Thereafter DCSE caused the May 20, 1988 Amended Administrative Order on an Existing Order to be docketed with the Circuit Court of St. Louis County, Missouri, under § 454.490, RSMo 1986.

In Father’s First Amended Petition and First Amended Motion to Modify, he sought to register the Texas decree of divorce. He also sought declaratory judgments to declare the docketed Order was in fact a judgment of the circuit court and to declare he had a right to modification of the Order. He asked for credit for support of Kristin who allegedly left the custody of her mother at age thirteen, and he asked for sums expended by himself for the support of Kristin. He further stated the administrative hearing process violated his constitutional rights. The Circuit Court dismissed the motion and the petition for failure to exhaust administrative remedies.

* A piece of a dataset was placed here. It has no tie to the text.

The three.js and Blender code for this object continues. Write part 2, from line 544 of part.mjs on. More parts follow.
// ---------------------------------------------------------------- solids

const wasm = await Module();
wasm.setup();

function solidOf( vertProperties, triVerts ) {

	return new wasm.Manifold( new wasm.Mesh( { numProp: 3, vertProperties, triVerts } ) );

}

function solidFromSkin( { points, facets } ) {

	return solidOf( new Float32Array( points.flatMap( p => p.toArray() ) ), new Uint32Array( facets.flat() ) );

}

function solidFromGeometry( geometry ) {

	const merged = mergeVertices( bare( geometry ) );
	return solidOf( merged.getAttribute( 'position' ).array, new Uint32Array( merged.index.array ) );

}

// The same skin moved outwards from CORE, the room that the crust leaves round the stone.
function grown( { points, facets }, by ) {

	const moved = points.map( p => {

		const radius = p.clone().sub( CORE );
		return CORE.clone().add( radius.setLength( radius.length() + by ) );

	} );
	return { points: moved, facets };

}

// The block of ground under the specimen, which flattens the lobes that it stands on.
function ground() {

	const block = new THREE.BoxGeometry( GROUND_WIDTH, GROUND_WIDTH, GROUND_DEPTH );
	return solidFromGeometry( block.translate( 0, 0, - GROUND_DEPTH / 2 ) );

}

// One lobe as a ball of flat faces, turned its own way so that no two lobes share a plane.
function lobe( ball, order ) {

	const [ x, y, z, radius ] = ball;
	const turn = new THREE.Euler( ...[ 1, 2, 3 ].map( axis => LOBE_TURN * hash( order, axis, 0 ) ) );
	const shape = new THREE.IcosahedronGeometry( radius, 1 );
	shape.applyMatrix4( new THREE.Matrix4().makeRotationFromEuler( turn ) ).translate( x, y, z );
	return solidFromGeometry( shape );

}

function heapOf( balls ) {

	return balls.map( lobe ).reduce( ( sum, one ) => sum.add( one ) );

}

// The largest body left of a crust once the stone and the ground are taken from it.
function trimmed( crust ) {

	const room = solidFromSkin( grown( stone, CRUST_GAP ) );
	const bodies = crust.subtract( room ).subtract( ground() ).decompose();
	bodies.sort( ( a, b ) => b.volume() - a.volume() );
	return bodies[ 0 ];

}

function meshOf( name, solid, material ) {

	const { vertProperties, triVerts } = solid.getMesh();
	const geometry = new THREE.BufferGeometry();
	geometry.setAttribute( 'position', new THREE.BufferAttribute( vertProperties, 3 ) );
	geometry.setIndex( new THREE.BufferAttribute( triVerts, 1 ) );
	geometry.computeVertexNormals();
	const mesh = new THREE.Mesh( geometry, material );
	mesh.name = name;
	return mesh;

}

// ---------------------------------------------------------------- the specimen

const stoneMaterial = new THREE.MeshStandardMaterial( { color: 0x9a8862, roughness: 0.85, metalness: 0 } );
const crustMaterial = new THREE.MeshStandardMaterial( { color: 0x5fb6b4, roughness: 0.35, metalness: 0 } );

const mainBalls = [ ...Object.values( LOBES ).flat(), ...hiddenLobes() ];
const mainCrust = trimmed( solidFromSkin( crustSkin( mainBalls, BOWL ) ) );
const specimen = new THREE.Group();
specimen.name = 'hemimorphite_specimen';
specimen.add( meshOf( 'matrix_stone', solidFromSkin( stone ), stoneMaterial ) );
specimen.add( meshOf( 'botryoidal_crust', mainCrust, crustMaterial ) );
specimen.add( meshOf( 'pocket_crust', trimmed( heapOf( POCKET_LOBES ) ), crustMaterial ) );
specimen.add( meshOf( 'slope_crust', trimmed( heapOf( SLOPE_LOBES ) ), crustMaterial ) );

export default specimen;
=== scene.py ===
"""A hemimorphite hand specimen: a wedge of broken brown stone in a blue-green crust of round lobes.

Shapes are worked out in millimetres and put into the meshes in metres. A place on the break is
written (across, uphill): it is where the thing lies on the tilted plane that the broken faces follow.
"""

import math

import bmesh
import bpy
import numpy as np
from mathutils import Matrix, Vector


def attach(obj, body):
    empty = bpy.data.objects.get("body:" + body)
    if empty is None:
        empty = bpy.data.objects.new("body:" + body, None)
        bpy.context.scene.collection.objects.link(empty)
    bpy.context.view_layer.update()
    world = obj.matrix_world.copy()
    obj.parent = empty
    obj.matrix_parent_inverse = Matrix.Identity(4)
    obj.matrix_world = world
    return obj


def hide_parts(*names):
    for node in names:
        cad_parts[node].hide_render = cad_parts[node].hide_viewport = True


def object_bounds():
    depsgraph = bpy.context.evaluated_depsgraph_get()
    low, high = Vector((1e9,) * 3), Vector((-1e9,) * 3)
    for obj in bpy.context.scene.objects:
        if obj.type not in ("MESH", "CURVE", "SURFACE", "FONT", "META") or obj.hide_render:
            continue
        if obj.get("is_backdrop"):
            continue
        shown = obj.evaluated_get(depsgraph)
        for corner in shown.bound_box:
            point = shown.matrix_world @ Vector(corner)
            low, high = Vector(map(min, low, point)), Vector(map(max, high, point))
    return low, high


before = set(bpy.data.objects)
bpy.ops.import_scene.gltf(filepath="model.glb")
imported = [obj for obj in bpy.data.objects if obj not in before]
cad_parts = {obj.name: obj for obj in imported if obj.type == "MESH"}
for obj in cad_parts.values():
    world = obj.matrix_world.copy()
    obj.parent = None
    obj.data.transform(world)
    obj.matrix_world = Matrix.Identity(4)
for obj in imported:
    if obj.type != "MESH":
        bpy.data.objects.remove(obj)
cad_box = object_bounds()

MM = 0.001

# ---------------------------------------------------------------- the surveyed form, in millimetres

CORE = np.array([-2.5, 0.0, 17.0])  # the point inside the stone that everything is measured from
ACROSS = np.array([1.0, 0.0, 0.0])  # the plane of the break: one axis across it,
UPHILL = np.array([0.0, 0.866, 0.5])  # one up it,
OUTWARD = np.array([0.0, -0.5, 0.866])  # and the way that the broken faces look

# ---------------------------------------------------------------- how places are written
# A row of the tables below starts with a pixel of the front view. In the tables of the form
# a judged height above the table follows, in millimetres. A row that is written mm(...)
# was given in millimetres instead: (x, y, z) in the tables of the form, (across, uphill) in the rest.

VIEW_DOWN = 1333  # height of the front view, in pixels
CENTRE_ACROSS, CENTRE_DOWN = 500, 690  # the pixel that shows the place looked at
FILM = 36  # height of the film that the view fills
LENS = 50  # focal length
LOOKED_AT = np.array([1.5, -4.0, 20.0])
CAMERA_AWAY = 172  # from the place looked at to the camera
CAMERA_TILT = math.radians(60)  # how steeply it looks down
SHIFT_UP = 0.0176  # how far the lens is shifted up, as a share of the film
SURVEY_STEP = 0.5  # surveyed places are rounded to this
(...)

Father asserts the trial court erred in dismissing his claims in that the claims are not subject to the exhaustion of administrative remedies doctrine, because the administrative remedy provided for in the *154Missouri Division of Child Support Enforcement does not afford Father a plain, adequate and complete remedy for redress of his grievances. It is well settled that administrative procedures must be exhausted before other relief may be granted. Greater Kansas, etc. v. Div. of Emp. Sec., etc., 583 S.W.2d 247, 249[1] (Mo.App.1979). However, Father asserts his claims do not concern a “mistake of fact” under § 454.-476.4, RSMo 1986, making resort to the administrative remedies inadequate.

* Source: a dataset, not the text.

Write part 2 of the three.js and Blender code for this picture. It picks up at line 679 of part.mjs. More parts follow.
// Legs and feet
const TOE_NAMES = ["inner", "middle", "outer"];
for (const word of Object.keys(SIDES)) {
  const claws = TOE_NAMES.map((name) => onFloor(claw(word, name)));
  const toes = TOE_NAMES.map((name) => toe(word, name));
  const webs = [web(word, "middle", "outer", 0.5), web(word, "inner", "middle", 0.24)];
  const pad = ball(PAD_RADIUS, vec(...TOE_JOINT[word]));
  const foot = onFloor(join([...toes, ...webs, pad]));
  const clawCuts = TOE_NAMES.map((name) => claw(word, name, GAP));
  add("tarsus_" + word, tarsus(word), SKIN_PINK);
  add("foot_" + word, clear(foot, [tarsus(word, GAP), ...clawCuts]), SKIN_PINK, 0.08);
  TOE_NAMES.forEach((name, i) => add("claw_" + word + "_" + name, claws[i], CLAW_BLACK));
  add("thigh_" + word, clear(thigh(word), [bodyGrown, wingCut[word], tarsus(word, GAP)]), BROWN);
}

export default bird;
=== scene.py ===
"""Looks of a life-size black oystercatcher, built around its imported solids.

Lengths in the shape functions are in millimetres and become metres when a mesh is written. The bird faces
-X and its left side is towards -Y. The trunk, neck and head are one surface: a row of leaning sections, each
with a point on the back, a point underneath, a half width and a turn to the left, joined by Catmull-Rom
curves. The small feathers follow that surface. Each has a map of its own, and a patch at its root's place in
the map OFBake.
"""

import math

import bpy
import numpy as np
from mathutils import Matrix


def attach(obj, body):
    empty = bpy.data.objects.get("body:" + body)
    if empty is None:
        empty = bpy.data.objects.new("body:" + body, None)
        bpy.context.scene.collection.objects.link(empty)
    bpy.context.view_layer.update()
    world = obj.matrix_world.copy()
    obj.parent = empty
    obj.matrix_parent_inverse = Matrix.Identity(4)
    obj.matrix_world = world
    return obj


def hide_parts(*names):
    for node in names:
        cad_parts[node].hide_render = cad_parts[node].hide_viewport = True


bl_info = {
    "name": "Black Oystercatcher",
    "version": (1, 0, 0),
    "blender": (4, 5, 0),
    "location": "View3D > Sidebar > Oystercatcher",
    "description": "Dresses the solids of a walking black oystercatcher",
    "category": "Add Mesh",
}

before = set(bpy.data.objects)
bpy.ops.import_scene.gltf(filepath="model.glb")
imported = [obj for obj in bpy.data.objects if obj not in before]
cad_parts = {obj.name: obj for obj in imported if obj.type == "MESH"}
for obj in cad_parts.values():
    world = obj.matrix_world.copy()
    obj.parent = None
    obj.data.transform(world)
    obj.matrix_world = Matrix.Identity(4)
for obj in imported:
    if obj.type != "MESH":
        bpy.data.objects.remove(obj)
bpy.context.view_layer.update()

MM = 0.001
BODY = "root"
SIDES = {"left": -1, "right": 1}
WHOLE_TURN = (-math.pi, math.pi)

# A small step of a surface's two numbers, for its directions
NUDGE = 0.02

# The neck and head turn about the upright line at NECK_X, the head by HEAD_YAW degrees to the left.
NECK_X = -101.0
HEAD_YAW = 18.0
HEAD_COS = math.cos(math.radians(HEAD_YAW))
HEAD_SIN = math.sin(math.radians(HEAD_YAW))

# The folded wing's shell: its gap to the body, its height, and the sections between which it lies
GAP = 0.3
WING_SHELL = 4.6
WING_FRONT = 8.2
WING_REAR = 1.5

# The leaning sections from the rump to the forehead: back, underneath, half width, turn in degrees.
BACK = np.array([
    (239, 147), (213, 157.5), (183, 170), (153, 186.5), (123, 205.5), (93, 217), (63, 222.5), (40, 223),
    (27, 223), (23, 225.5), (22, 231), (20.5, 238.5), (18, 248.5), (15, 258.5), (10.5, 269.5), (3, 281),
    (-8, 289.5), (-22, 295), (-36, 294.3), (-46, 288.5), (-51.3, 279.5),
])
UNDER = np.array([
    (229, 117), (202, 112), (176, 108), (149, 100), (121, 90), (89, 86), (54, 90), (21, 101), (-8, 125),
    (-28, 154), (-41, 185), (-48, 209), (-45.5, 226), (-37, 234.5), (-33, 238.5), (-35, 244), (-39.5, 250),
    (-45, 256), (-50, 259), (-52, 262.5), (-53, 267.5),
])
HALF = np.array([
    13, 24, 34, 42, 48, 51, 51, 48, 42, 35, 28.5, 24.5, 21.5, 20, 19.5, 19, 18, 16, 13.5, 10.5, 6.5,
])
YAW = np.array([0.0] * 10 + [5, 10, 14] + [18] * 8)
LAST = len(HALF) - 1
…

Section 454.476.4 states the obligor may request a “hearing as provided in section 454.475.” Section 454.475 provides for a full and fair hearing with no specific requirements for evidence. It is only if the certified copy of the court order and the sworn or certified statement of arrearages are presented at the hearing, creating a prima facia case, would Father be limited to the specific “mistake of fact” defenses. French v. French, 782 S.W.2d 449, 451[2] (Mo.App.1990); § 454.476.4, RSMo 1986. Father requested a hearing, but on the date of the hearing he withdrew his request. Without the hearing, this court has no way of determining whether Father would have been limited in his defenses or if the limitation would have made the remedy inadequate.

Father alleges Dye v. Division of Child Support Enforcement, 811 S.W.2d 355 (Mo.banc 1991) permits him to circumvent the Administrative Order by going directly to circuit court. But not so. The point in Dye was whether the failure to raise constitutional issues at the administrative hearing prevented the court from hearing the issues on appeal. The father had followed administrative procedures. Therefore the question was not whether the entire process could be bypassed. Point denied.

Father also claims the law of the case doctrine bound the trial court because an earlier motion to dismiss for failure to exhaust administrative remedies had been denied. The doctrine does not apply in this situation. The law of the case doctrine is not an absolute doctrine. If there is a substantial difference in the evidence upon the second trial, the rule may not apply. In re Marriage of Quintara, 735 S.W.2d 388, 390[1 — 4] (Mo.App.1987); and see Reinhold v. Fee-Fee Trunk Sewer, Inc., 664 S.W.2d 599, 602[1, 2] (Mo.App.1984). The first motion to dismiss was made by Mother in her case prior to consolidation. The second motion was made by DCSE. The reasons given in the two motions were different. Point denied.

Section 454.501 provides that nothing in §§ 454.465 to 454.510 shall deprive courts of competent jurisdiction from determining the support duty of a parent against whom an order is entered by the director, but such order shall not affect any support arrearage which may have accrued under the director’s order. Father’s failure to follow administrative procedure for review was fatal. The pleadings for declaratory judgment and retroactive “credit” or “set-off” would have properly been before the circuit court under a Petition for Judicial Review of an Administrative Order under §§ 454.475.5, 536.100 to 536.140, RSMo 1986. The point is not whether all of Father’s grievances could have been addressed at the initial administrative hearing, but rather, had father pursued the process, the grievances would all have been heard in an orderly fashion.

Judgment affirmed.

PUDLOWSKI, P.J., and STEPHAN, J., concur.